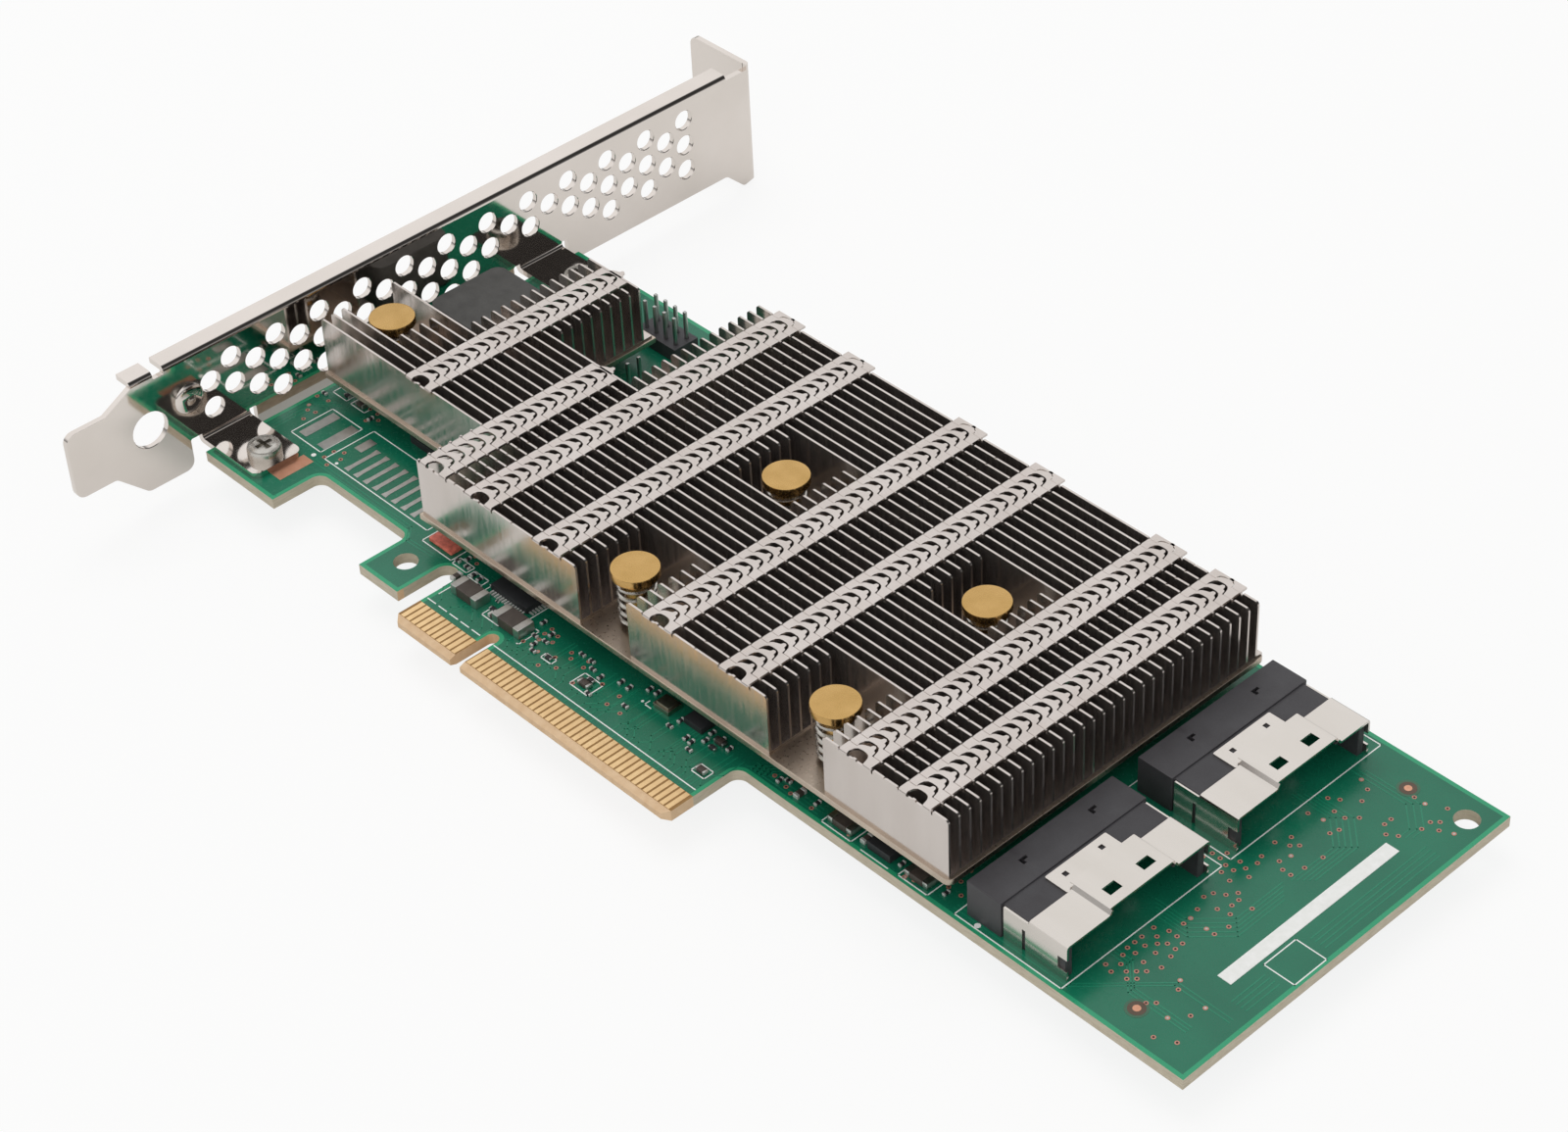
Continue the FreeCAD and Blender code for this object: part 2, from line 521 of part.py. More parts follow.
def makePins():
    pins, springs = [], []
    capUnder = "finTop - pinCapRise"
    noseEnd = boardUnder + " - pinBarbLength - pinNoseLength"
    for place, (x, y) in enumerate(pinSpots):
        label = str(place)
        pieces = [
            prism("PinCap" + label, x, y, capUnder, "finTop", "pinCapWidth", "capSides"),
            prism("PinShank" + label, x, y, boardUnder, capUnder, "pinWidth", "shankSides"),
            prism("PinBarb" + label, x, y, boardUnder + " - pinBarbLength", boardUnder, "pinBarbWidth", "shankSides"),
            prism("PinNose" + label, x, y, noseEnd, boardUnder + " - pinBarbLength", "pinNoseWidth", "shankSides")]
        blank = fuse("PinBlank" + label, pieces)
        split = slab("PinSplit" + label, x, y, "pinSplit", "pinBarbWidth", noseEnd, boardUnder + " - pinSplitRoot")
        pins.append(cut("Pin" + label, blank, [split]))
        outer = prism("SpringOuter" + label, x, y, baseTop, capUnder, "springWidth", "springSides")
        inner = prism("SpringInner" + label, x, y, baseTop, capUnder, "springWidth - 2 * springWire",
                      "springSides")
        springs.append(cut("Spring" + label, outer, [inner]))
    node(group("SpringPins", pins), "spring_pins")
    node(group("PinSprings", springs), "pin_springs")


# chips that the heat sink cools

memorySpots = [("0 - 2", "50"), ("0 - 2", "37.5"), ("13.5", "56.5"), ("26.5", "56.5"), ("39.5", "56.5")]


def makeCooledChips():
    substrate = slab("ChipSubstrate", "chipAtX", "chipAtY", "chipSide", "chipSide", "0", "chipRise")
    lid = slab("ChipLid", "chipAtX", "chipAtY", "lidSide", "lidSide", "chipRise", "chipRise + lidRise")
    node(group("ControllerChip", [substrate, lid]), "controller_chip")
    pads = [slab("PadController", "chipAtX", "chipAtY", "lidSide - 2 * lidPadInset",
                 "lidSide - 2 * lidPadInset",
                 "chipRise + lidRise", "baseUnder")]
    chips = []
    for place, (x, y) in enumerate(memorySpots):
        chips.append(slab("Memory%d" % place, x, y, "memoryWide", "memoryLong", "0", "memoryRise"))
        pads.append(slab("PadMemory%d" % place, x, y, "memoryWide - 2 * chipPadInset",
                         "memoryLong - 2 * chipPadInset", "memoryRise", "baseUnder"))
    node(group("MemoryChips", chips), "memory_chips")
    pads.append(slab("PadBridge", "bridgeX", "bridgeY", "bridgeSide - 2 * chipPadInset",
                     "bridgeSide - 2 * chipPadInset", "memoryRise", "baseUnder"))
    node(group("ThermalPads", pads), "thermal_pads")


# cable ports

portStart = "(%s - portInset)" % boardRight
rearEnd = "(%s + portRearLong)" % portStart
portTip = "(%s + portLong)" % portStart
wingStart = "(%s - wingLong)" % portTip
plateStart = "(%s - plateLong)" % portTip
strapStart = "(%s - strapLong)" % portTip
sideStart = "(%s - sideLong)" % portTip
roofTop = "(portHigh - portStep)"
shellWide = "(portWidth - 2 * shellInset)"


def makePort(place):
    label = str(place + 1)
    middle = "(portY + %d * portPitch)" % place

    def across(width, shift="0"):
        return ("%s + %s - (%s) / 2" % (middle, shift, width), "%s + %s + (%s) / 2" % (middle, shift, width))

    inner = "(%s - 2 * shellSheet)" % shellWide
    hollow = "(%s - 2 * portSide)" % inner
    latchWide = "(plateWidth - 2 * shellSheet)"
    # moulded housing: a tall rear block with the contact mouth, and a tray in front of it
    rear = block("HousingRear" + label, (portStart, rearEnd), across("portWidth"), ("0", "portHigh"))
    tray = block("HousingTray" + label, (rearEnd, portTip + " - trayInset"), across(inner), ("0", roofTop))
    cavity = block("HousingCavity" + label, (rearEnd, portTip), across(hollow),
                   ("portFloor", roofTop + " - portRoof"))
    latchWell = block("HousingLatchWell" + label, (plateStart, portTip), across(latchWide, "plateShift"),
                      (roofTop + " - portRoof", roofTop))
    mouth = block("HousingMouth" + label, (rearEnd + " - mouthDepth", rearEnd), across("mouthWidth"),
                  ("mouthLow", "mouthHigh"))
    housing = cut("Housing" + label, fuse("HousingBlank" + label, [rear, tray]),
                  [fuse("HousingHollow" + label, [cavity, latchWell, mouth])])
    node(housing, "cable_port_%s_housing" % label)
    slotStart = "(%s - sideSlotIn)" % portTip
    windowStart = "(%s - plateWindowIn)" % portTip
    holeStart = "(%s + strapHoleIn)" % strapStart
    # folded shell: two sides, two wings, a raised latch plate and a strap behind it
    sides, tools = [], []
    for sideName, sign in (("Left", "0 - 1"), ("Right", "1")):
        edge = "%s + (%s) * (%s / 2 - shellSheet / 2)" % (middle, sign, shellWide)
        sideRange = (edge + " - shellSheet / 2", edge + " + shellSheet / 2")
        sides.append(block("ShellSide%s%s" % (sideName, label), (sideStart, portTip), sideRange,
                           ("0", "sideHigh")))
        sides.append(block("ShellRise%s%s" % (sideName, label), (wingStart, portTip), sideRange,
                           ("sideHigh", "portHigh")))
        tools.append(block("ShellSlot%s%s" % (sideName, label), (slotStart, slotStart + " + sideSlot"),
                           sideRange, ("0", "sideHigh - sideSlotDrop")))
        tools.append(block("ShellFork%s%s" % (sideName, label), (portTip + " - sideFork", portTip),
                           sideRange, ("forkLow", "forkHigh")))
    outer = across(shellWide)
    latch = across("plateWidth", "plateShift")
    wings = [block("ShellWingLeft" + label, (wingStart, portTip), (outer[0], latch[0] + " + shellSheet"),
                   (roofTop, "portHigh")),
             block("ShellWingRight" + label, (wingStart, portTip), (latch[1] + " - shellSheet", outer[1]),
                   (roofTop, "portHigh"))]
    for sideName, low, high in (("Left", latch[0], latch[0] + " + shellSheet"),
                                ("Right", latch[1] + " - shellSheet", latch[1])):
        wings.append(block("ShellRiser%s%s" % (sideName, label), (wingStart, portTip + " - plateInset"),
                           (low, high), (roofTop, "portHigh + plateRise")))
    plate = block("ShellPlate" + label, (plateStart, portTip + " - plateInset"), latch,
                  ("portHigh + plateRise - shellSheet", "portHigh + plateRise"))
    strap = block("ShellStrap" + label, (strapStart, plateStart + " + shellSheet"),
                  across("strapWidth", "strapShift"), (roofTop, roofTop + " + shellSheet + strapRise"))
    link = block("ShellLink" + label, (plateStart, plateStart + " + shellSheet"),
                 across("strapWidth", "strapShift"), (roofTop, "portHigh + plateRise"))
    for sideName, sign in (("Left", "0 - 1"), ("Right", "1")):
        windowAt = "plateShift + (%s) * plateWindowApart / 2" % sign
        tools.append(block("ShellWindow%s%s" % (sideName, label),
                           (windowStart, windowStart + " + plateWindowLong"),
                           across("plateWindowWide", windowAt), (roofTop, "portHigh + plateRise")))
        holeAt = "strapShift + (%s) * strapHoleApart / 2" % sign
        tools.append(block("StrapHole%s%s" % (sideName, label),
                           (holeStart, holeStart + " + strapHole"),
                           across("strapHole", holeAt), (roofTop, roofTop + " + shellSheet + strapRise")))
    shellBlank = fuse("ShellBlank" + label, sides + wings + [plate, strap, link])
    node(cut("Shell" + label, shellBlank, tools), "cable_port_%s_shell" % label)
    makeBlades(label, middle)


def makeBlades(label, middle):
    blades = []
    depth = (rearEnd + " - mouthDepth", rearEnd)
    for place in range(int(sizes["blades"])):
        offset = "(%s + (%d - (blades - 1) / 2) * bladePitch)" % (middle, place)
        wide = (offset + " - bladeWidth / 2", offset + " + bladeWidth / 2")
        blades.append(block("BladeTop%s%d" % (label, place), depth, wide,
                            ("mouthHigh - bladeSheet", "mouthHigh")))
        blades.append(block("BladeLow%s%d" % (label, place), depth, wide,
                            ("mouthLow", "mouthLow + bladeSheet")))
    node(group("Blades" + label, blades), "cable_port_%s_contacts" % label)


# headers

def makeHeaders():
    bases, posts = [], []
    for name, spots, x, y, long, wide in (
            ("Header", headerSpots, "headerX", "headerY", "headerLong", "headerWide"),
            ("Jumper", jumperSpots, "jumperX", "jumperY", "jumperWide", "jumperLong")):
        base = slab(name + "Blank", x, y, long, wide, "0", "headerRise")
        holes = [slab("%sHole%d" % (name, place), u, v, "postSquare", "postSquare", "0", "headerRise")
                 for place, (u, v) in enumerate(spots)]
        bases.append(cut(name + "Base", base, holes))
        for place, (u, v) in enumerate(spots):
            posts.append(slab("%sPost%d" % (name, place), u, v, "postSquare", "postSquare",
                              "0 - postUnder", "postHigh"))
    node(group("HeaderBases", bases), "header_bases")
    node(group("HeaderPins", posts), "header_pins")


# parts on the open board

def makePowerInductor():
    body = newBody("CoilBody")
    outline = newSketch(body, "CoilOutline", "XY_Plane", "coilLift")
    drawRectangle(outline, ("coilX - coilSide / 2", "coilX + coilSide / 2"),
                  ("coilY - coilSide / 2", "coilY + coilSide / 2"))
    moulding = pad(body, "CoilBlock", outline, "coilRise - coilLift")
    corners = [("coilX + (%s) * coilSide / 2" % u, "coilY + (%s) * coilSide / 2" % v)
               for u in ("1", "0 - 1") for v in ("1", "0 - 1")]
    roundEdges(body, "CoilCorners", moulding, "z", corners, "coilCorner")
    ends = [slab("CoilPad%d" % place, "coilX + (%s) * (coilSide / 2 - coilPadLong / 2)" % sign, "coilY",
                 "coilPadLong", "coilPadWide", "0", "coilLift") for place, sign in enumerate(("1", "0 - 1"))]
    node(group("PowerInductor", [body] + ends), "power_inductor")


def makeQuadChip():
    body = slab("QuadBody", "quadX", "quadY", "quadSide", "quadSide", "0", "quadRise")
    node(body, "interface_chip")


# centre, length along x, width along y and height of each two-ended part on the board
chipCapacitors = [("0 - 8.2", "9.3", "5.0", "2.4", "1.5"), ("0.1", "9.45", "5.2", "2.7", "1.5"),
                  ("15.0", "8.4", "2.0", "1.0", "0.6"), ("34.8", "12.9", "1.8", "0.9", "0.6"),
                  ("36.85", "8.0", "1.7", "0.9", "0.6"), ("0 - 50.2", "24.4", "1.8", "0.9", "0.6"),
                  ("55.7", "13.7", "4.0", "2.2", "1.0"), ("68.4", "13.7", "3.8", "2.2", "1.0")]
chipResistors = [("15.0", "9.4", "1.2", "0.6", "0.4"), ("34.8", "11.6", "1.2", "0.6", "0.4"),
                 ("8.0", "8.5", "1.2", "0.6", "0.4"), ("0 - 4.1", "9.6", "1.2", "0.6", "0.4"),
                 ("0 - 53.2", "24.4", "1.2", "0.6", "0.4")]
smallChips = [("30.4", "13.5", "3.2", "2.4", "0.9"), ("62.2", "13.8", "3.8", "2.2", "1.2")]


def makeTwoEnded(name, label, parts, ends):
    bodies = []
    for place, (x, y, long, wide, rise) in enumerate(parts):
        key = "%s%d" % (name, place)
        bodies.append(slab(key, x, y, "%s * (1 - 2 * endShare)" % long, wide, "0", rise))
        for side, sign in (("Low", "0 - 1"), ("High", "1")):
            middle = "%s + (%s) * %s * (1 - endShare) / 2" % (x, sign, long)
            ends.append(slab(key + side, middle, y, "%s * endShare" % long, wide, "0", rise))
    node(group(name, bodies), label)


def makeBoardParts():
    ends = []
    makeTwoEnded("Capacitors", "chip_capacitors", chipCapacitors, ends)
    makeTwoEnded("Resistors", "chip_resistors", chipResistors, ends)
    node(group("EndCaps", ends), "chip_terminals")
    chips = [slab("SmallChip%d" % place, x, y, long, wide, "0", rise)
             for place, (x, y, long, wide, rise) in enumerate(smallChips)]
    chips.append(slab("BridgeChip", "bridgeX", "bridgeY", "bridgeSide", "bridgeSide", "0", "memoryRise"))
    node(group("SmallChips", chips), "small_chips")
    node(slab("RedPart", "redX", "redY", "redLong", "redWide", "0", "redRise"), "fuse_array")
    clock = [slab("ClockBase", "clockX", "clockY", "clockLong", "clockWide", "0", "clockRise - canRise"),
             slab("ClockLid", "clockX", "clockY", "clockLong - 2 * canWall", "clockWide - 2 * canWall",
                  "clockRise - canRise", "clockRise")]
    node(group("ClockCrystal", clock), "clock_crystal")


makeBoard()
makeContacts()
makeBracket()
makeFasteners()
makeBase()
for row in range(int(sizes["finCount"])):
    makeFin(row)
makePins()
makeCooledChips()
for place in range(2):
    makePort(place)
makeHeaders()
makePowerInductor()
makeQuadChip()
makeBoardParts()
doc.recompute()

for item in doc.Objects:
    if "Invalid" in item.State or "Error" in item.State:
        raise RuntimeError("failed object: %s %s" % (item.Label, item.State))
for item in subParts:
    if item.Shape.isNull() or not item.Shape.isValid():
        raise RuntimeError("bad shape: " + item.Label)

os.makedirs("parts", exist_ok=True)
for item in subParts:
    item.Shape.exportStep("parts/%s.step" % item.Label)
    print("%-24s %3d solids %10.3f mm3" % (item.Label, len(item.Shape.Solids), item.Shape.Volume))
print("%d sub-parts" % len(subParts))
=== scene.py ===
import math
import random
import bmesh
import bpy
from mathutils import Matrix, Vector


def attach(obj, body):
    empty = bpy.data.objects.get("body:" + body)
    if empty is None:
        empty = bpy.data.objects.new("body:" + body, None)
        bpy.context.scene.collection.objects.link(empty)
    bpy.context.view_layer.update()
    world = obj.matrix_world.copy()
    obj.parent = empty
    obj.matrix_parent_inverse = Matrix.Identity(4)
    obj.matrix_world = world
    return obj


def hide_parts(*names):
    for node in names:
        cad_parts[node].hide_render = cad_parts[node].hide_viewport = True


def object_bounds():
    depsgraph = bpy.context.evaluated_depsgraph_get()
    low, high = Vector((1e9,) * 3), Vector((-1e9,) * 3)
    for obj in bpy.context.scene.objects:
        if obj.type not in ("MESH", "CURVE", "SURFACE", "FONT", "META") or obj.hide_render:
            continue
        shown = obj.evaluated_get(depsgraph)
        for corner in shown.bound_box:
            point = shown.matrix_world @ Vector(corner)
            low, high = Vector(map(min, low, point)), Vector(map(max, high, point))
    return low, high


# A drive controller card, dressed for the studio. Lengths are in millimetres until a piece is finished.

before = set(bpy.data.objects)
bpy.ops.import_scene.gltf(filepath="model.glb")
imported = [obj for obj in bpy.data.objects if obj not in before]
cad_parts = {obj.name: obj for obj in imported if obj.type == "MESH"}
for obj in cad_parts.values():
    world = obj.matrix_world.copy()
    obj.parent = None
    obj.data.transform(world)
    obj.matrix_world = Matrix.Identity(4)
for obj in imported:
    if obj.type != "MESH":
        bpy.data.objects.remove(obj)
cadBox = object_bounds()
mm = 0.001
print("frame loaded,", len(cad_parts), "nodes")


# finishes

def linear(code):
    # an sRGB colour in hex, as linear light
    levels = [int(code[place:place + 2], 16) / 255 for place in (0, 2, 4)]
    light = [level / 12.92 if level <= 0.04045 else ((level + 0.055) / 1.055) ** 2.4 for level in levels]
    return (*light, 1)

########

§ INSTRUCTIONS TO FOLLOW
Give back exactly the lines beginning at the one with "cad_parts[node].hide_render = cad_parts[node].hide_viewport" and ending at the final line of the material; both boundary lines belong in it.

§ WRITTEN SOLUTION
        cad_parts[node].hide_render = cad_parts[node].hide_viewport = True


def object_bounds():
    depsgraph = bpy.context.evaluated_depsgraph_get()
    low, high = Vector((1e9,) * 3), Vector((-1e9,) * 3)
    for obj in bpy.context.scene.objects:
        if obj.type not in ("MESH", "CURVE", "SURFACE", "FONT", "META") or obj.hide_render:
            continue
        shown = obj.evaluated_get(depsgraph)
        for corner in shown.bound_box:
            point = shown.matrix_world @ Vector(corner)
            low, high = Vector(map(min, low, point)), Vector(map(max, high, point))
    return low, high


# A drive controller card, dressed for the studio. Lengths are in millimetres until a piece is finished.

before = set(bpy.data.objects)
bpy.ops.import_scene.gltf(filepath="model.glb")
imported = [obj for obj in bpy.data.objects if obj not in before]
cad_parts = {obj.name: obj for obj in imported if obj.type == "MESH"}
for obj in cad_parts.values():
    world = obj.matrix_world.copy()
    obj.parent = None
    obj.data.transform(world)
    obj.matrix_world = Matrix.Identity(4)
for obj in imported:
    if obj.type != "MESH":
        bpy.data.objects.remove(obj)
cadBox = object_bounds()
mm = 0.001
print("frame loaded,", len(cad_parts), "nodes")


# finishes

def linear(code):
    # an sRGB colour in hex, as linear light
    levels = [int(code[place:place + 2], 16) / 255 for place in (0, 2, 4)]
    light = [level / 12.92 if level <= 0.04045 else ((level + 0.055) / 1.055) ** 2.4 for level in levels]
    return (*light, 1)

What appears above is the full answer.